EXERCISE TASK ::
Exactly repeat the full listing that follows.
————
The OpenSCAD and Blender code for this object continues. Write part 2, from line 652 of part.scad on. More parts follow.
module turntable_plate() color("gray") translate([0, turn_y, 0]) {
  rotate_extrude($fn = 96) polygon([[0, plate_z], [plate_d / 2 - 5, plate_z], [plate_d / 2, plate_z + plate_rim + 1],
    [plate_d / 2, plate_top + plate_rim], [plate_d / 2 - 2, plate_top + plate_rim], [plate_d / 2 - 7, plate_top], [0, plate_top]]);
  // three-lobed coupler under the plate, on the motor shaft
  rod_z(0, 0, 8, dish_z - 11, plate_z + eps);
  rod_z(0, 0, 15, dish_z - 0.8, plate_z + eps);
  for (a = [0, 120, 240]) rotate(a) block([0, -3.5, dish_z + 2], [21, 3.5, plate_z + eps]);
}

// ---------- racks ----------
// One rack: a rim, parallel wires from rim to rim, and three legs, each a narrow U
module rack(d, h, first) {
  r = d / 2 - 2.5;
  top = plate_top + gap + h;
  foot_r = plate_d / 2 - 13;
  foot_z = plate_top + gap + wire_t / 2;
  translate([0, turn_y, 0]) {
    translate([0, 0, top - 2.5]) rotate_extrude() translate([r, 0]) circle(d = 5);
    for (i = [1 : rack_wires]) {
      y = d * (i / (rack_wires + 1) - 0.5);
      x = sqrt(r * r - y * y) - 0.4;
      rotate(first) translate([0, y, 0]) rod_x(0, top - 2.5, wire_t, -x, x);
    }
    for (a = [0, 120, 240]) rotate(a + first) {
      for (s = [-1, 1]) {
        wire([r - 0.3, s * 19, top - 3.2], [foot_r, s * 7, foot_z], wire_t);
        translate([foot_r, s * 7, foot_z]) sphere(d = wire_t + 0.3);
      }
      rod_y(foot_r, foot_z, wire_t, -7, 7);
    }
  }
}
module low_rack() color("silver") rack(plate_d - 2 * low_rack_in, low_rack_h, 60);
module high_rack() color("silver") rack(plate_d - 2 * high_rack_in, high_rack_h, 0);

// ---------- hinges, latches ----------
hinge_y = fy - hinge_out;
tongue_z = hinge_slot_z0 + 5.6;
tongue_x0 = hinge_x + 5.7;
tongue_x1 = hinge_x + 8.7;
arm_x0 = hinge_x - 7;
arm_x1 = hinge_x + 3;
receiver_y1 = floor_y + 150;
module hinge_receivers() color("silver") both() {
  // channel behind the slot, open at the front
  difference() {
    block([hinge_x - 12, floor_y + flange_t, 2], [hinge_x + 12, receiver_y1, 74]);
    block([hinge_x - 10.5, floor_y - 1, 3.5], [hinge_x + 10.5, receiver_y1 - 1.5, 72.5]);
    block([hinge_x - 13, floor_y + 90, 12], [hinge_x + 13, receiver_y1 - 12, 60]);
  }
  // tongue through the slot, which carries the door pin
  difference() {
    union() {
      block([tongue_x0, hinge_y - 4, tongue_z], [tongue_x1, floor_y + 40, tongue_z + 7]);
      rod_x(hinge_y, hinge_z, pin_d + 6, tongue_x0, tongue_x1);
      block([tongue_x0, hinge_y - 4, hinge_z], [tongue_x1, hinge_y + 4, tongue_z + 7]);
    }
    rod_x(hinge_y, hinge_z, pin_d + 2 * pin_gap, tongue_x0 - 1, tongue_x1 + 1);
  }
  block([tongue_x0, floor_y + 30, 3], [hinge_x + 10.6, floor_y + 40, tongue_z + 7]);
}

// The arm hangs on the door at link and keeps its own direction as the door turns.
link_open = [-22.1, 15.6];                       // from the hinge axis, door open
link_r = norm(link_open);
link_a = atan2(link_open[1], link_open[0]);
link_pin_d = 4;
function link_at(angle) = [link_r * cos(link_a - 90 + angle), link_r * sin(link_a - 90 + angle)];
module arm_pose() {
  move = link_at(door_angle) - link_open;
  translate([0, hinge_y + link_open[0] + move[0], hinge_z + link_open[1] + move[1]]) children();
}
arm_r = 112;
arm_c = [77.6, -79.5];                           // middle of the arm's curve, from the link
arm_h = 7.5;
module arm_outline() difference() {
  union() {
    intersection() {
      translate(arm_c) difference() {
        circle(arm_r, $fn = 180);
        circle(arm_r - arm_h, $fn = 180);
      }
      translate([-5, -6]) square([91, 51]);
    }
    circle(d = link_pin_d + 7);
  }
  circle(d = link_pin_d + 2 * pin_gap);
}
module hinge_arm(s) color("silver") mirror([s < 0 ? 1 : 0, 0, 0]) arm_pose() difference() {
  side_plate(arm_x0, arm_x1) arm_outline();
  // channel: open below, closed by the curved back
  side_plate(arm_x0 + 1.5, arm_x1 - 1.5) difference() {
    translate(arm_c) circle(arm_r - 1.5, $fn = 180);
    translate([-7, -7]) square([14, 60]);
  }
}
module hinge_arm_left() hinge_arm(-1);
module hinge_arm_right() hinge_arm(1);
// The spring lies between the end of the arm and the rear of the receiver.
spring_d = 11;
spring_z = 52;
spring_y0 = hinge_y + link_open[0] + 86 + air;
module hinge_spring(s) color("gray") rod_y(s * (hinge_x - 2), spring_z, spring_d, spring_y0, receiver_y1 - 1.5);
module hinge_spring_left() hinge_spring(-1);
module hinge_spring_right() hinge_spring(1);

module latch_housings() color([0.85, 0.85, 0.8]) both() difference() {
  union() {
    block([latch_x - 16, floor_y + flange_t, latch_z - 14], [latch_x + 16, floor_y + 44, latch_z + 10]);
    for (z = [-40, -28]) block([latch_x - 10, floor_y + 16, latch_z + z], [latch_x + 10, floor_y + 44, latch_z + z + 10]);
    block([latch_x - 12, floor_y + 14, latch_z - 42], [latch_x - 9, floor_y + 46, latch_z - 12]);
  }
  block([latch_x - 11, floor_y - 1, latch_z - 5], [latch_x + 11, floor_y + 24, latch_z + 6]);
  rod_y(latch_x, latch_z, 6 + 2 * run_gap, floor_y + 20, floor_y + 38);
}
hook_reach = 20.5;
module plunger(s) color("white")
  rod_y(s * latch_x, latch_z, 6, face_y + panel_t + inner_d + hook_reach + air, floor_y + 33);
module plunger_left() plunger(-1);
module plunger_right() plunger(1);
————
RESPONSE BELOW ::
The OpenSCAD and Blender code for this object continues. Write part 2, from line 652 of part.scad on. More parts follow.
module turntable_plate() color("gray") translate([0, turn_y, 0]) {
  rotate_extrude($fn = 96) polygon([[0, plate_z], [plate_d / 2 - 5, plate_z], [plate_d / 2, plate_z + plate_rim + 1],
    [plate_d / 2, plate_top + plate_rim], [plate_d / 2 - 2, plate_top + plate_rim], [plate_d / 2 - 7, plate_top], [0, plate_top]]);
  // three-lobed coupler under the plate, on the motor shaft
  rod_z(0, 0, 8, dish_z - 11, plate_z + eps);
  rod_z(0, 0, 15, dish_z - 0.8, plate_z + eps);
  for (a = [0, 120, 240]) rotate(a) block([0, -3.5, dish_z + 2], [21, 3.5, plate_z + eps]);
}

// ---------- racks ----------
// One rack: a rim, parallel wires from rim to rim, and three legs, each a narrow U
module rack(d, h, first) {
  r = d / 2 - 2.5;
  top = plate_top + gap + h;
  foot_r = plate_d / 2 - 13;
  foot_z = plate_top + gap + wire_t / 2;
  translate([0, turn_y, 0]) {
    translate([0, 0, top - 2.5]) rotate_extrude() translate([r, 0]) circle(d = 5);
    for (i = [1 : rack_wires]) {
      y = d * (i / (rack_wires + 1) - 0.5);
      x = sqrt(r * r - y * y) - 0.4;
      rotate(first) translate([0, y, 0]) rod_x(0, top - 2.5, wire_t, -x, x);
    }
    for (a = [0, 120, 240]) rotate(a + first) {
      for (s = [-1, 1]) {
        wire([r - 0.3, s * 19, top - 3.2], [foot_r, s * 7, foot_z], wire_t);
        translate([foot_r, s * 7, foot_z]) sphere(d = wire_t + 0.3);
      }
      rod_y(foot_r, foot_z, wire_t, -7, 7);
    }
  }
}
module low_rack() color("silver") rack(plate_d - 2 * low_rack_in, low_rack_h, 60);
module high_rack() color("silver") rack(plate_d - 2 * high_rack_in, high_rack_h, 0);

// ---------- hinges, latches ----------
hinge_y = fy - hinge_out;
tongue_z = hinge_slot_z0 + 5.6;
tongue_x0 = hinge_x + 5.7;
tongue_x1 = hinge_x + 8.7;
arm_x0 = hinge_x - 7;
arm_x1 = hinge_x + 3;
receiver_y1 = floor_y + 150;
module hinge_receivers() color("silver") both() {
  // channel behind the slot, open at the front
  difference() {
    block([hinge_x - 12, floor_y + flange_t, 2], [hinge_x + 12, receiver_y1, 74]);
    block([hinge_x - 10.5, floor_y - 1, 3.5], [hinge_x + 10.5, receiver_y1 - 1.5, 72.5]);
    block([hinge_x - 13, floor_y + 90, 12], [hinge_x + 13, receiver_y1 - 12, 60]);
  }
  // tongue through the slot, which carries the door pin
  difference() {
    union() {
      block([tongue_x0, hinge_y - 4, tongue_z], [tongue_x1, floor_y + 40, tongue_z + 7]);
      rod_x(hinge_y, hinge_z, pin_d + 6, tongue_x0, tongue_x1);
      block([tongue_x0, hinge_y - 4, hinge_z], [tongue_x1, hinge_y + 4, tongue_z + 7]);
    }
    rod_x(hinge_y, hinge_z, pin_d + 2 * pin_gap, tongue_x0 - 1, tongue_x1 + 1);
  }
  block([tongue_x0, floor_y + 30, 3], [hinge_x + 10.6, floor_y + 40, tongue_z + 7]);
}

// The arm hangs on the door at link and keeps its own direction as the door turns.
link_open = [-22.1, 15.6];                       // from the hinge axis, door open
link_r = norm(link_open);
link_a = atan2(link_open[1], link_open[0]);
link_pin_d = 4;
function link_at(angle) = [link_r * cos(link_a - 90 + angle), link_r * sin(link_a - 90 + angle)];
module arm_pose() {
  move = link_at(door_angle) - link_open;
  translate([0, hinge_y + link_open[0] + move[0], hinge_z + link_open[1] + move[1]]) children();
}
arm_r = 112;
arm_c = [77.6, -79.5];                           // middle of the arm's curve, from the link
arm_h = 7.5;
module arm_outline() difference() {
  union() {
    intersection() {
      translate(arm_c) difference() {
        circle(arm_r, $fn = 180);
        circle(arm_r - arm_h, $fn = 180);
      }
      translate([-5, -6]) square([91, 51]);
    }
    circle(d = link_pin_d + 7);
  }
  circle(d = link_pin_d + 2 * pin_gap);
}
module hinge_arm(s) color("silver") mirror([s < 0 ? 1 : 0, 0, 0]) arm_pose() difference() {
  side_plate(arm_x0, arm_x1) arm_outline();
  // channel: open below, closed by the curved back
  side_plate(arm_x0 + 1.5, arm_x1 - 1.5) difference() {
    translate(arm_c) circle(arm_r - 1.5, $fn = 180);
    translate([-7, -7]) square([14, 60]);
  }
}
module hinge_arm_left() hinge_arm(-1);
module hinge_arm_right() hinge_arm(1);
// The spring lies between the end of the arm and the rear of the receiver.
spring_d = 11;
spring_z = 52;
spring_y0 = hinge_y + link_open[0] + 86 + air;
module hinge_spring(s) color("gray") rod_y(s * (hinge_x - 2), spring_z, spring_d, spring_y0, receiver_y1 - 1.5);
module hinge_spring_left() hinge_spring(-1);
module hinge_spring_right() hinge_spring(1);

module latch_housings() color([0.85, 0.85, 0.8]) both() difference() {
  union() {
    block([latch_x - 16, floor_y + flange_t, latch_z - 14], [latch_x + 16, floor_y + 44, latch_z + 10]);
    for (z = [-40, -28]) block([latch_x - 10, floor_y + 16, latch_z + z], [latch_x + 10, floor_y + 44, latch_z + z + 10]);
    block([latch_x - 12, floor_y + 14, latch_z - 42], [latch_x - 9, floor_y + 46, latch_z - 12]);
  }
  block([latch_x - 11, floor_y - 1, latch_z - 5], [latch_x + 11, floor_y + 24, latch_z + 6]);
  rod_y(latch_x, latch_z, 6 + 2 * run_gap, floor_y + 20, floor_y + 38);
}
hook_reach = 20.5;
module plunger(s) color("white")
  rod_y(s * latch_x, latch_z, 6, face_y + panel_t + inner_d + hook_reach + air, floor_y + 33);
module plunger_left() plunger(-1);
module plunger_right() plunger(1);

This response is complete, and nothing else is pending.